There is a ton of what they call space junk floating over our heads in space. As the saying goes, what goes up must come down. While some stuff is small and burns up in the atmosphere upon re-entry, others do make the journey and crash down to earth. According to Popular Science, in 2016 more than 200 pieces of that "space junk" fell to earth. In 2014 that number was over 600. Don't worry, there has only been one reported account of anyone getting hit by "space junk" and they walked away unharmed.
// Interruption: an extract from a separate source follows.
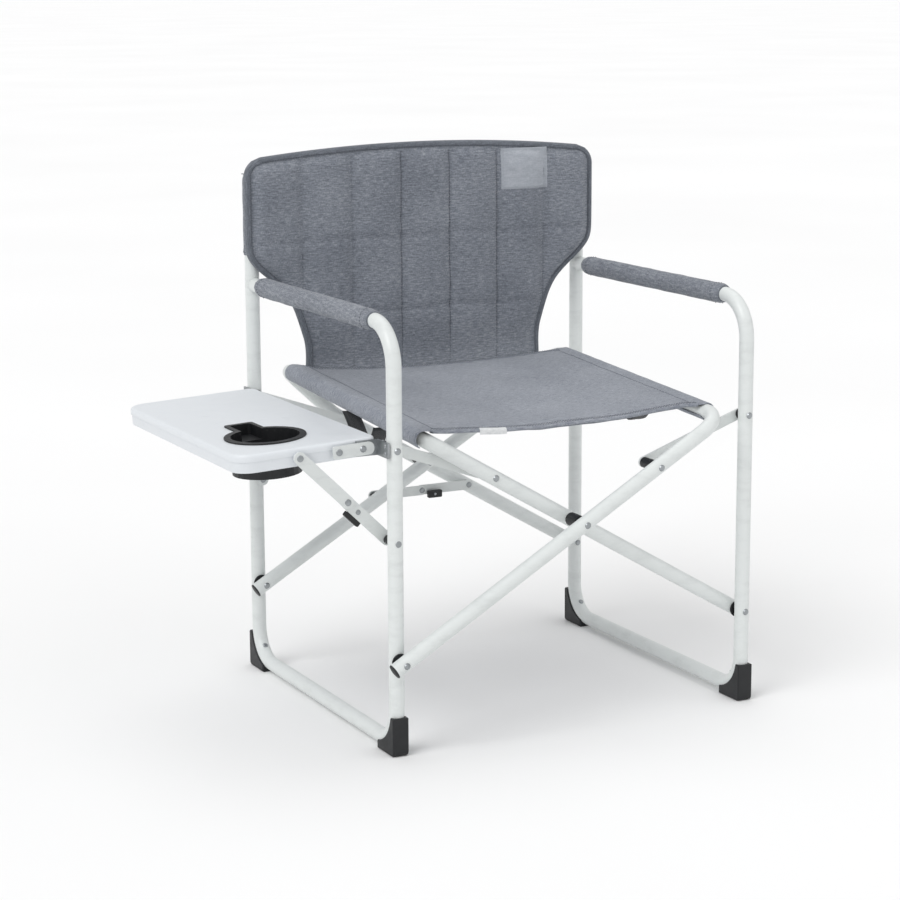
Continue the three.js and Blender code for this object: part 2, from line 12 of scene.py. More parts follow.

A Chinese space station named Tiangong-1 was launched in 2011. Back in 2016 the space station began to orbit out of control and scientists have been awaiting its return back to earth. Originally, the prediction of re-entry was a broad window between late February and late April. This window has become smaller and the approximate landing area has New Jersey in its path.

Aerospace.org

Let's zoom in a bit shall we?

Aerospace.org

That pixelated blob in the yellow band is our home state of New Jersey. The yellow band represents the area with a higher probability of Tiangong-1 landing there. It is impossible to predict exactly where the space station will land and the odds of it crash down on land is slim, but it could be interesting. Most large space junk falls into the ocean or into desolate areas.

The window of crash landing has narrowed to March 30th - April 2nd.

While the chances of the space station landing in New Jersey are relatively slim, keep your eyes peeled to the skies to perhaps catch a glimpse as it descends to earth.